Others, though, are leery of faculty and students interacting in residence halls.

Tim Valentine, Arts Scholars program manager, said in a September interview with The Lantern that students’ initial fear stems from “thinking there is a chance that you walk out in your bathrobe and there is your physics professor.”

To calm these fears, new residence halls will have more spaces conducive to faculty-student interaction, Adams-Gaston said.

“They (faculty) wont be in (students’) rooms at all. They’ll be in public places and as we develop more spaces in the university, we are keeping those spaces in mind,” she said.
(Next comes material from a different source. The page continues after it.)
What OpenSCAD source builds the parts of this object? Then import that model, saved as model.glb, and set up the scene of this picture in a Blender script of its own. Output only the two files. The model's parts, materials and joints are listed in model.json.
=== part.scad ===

Interaction with other students and faculty in residence halls helps students’ “sense of belonging to the community,” Adams-Gaston said. She added that she hopes this will aid OSU’s graduation and retention rate in addition to providing students with a more quality college experience.

Crocetta felt similarly.

“It’s really an unprecedented union between the academic side of things and the student’s personal development. It’s a great opportunity to focus on the student’s complete experience here at OSU,” Crocetta said.

In the spring, students will narrow their focus and come up with a plan to spend their stipend with the help of their faculty mentor.

Students will complete a contract stating how they plan to spend the money and will have until August 2015 to complete whatever project they come up with, Adams-Gaston said.

Contracts can be individual or completed by students in groups, she added.

As OSU moves toward the 2016 goal to have all second-year students live in residence halls, programs like STEP will help students welcome this, Adams-Gaston said.

“The goal is that students will see the value in terms of their experience and in terms of their success.”

This article has been revised to reflect the following correction:

Correction: Aug. 22, 2013

An earlier version of this story stated STEP student participants would have to complete a co-circular component. In fact, they will complete a co-curricular component.